__To do__:
List each line of the data in which the string "shown" appears.

__Stored data__:

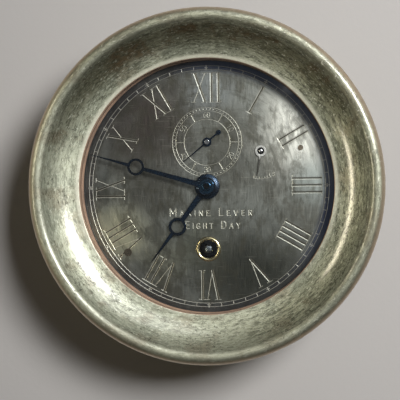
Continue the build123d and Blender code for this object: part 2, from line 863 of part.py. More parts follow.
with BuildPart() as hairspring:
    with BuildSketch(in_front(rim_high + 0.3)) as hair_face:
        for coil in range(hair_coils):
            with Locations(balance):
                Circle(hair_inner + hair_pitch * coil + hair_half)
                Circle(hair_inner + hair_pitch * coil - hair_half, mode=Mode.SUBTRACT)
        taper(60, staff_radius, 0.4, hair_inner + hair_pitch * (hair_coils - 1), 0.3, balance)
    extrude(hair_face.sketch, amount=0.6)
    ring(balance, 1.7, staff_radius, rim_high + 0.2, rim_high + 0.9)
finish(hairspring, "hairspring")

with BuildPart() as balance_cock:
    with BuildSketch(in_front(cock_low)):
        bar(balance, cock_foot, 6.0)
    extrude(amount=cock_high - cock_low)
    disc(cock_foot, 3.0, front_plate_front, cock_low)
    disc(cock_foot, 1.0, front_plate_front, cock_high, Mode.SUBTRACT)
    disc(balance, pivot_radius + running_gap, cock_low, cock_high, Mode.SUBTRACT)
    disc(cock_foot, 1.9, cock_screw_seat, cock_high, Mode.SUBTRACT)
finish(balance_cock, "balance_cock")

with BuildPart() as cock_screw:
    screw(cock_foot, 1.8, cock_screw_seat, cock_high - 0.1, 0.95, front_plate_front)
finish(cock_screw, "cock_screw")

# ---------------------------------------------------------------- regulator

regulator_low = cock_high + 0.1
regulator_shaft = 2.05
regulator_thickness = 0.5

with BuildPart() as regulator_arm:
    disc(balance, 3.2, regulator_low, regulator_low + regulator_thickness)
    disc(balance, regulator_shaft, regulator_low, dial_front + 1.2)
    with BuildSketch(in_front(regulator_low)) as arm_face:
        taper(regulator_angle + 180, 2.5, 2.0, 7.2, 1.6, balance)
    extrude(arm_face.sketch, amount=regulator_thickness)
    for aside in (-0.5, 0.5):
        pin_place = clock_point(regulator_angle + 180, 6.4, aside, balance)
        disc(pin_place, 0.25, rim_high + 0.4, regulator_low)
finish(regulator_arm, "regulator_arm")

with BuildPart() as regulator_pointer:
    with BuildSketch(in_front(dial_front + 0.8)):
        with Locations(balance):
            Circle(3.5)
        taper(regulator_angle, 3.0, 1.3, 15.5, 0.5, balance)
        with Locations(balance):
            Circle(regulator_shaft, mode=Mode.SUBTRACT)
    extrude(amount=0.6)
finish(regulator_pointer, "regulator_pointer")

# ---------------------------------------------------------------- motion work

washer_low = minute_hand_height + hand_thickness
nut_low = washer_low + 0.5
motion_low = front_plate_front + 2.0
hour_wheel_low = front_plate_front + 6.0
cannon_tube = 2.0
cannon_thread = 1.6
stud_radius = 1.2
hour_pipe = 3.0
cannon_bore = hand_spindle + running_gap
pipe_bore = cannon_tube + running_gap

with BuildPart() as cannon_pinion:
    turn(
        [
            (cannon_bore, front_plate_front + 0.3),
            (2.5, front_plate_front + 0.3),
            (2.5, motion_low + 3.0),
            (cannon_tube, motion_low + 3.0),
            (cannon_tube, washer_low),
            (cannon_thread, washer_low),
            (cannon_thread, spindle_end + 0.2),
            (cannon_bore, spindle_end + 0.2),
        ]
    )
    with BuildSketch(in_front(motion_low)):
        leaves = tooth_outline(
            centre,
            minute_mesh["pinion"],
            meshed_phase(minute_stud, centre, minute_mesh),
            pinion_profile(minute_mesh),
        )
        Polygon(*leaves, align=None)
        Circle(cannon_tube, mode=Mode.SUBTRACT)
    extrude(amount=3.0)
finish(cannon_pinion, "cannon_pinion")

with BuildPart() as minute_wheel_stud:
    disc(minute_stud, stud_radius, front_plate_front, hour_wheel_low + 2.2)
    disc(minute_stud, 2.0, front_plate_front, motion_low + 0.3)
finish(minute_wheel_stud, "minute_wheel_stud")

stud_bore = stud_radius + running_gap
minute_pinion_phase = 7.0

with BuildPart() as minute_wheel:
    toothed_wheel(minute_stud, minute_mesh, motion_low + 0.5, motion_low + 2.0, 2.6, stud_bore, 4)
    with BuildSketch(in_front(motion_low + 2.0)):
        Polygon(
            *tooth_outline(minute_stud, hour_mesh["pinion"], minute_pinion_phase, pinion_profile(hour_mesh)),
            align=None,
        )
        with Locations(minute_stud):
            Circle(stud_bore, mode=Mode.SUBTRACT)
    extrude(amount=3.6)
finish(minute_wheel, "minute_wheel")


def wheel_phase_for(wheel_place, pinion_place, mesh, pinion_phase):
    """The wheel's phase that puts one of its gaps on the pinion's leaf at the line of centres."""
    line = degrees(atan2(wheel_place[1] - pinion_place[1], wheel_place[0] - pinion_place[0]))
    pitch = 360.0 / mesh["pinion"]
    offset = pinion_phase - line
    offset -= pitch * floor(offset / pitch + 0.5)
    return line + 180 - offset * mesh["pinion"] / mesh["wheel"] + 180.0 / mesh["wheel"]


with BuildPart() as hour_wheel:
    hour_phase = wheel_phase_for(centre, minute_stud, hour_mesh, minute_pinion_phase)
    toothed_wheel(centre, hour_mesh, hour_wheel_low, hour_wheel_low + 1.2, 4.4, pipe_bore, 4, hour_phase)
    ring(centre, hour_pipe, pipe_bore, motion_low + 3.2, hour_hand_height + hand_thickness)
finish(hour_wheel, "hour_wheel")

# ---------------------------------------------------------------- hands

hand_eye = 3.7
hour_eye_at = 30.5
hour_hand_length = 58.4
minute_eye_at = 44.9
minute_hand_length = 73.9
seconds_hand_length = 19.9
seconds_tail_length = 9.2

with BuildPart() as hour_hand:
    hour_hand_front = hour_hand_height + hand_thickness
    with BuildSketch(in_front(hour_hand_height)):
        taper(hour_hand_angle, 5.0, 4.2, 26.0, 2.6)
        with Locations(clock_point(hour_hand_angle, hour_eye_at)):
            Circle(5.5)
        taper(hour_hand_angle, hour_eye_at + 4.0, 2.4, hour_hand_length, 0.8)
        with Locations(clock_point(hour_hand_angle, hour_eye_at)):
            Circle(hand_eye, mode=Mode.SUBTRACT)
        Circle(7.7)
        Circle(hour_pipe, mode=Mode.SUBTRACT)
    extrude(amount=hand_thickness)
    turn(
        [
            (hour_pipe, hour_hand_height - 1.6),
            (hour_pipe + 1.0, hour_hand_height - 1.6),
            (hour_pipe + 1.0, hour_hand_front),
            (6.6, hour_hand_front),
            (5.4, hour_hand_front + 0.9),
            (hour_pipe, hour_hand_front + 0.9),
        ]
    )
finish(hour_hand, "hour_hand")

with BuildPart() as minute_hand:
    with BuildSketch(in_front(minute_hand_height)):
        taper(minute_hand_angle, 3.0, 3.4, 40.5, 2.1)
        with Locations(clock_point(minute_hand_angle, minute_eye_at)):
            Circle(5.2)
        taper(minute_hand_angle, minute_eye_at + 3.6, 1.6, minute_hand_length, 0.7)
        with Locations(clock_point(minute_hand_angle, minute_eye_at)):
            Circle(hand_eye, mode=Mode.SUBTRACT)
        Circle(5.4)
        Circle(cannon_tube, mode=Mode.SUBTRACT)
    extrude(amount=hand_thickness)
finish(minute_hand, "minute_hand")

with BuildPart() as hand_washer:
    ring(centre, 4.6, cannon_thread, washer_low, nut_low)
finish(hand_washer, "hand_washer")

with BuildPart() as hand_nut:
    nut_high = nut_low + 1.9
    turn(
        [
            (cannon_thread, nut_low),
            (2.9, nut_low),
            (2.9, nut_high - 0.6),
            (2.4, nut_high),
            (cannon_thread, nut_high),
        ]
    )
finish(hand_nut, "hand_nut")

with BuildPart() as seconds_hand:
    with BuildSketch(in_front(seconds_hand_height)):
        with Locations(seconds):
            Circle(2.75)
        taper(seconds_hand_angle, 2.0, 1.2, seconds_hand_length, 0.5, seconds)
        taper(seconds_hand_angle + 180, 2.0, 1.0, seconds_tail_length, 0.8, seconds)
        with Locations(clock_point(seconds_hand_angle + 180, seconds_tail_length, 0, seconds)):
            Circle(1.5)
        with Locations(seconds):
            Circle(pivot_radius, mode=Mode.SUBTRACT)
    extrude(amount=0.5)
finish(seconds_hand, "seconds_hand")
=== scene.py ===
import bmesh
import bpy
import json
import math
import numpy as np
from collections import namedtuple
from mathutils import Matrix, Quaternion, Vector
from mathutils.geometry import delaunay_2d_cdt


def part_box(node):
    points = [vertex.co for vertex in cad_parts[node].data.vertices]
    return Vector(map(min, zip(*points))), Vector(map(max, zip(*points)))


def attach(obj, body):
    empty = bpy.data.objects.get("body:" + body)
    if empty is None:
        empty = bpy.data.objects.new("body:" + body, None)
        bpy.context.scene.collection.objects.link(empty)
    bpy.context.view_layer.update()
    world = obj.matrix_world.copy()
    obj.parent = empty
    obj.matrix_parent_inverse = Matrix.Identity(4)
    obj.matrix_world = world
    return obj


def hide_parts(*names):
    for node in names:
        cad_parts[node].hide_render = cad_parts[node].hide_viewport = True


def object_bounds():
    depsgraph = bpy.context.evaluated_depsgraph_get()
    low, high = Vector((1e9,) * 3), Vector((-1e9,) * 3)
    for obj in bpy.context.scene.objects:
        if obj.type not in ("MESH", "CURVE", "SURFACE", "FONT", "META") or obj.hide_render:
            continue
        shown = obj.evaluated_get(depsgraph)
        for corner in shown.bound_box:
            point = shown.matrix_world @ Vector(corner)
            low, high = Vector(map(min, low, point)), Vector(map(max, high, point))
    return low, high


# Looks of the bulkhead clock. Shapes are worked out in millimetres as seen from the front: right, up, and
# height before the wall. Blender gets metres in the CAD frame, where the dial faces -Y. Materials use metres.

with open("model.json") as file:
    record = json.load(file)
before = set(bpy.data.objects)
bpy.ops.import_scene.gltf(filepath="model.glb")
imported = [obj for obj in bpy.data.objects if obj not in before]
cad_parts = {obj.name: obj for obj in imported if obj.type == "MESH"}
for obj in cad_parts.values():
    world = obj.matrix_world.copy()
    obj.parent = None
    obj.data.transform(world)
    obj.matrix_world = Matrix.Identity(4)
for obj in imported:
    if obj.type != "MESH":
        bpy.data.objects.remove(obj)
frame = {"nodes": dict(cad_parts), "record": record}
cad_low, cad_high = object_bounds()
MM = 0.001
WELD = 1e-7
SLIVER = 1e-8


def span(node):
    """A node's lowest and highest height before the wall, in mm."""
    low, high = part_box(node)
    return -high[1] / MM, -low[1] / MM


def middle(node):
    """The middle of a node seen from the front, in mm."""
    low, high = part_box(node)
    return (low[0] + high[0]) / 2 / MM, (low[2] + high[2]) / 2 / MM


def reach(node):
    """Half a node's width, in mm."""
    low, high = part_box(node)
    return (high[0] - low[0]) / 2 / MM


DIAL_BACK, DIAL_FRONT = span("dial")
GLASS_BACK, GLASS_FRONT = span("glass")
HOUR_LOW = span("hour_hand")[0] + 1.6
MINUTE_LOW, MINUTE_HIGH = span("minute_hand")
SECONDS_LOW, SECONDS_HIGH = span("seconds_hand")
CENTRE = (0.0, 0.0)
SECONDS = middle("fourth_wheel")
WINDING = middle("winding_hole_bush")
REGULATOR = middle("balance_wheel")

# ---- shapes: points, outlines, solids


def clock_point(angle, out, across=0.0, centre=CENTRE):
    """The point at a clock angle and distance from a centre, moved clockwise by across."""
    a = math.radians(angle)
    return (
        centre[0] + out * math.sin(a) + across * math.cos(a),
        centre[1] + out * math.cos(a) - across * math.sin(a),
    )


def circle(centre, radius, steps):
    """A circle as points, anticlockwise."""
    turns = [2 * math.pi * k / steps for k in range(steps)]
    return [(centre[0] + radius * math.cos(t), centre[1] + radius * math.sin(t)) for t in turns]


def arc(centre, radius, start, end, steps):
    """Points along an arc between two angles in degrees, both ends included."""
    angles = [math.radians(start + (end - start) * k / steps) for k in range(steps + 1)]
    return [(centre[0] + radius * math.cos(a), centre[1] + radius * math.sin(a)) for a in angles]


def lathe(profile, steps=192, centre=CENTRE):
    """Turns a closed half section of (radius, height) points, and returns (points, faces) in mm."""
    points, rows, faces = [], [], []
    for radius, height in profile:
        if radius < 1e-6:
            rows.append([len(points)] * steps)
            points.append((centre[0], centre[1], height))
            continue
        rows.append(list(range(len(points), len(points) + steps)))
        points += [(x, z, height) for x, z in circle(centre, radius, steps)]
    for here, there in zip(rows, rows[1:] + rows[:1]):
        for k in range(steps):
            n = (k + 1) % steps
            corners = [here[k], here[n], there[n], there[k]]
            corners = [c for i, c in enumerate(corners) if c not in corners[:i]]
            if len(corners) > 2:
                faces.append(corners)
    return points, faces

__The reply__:
        shown = obj.evaluated_get(depsgraph)
        for corner in shown.bound_box:
            point = shown.matrix_world @ Vector(corner)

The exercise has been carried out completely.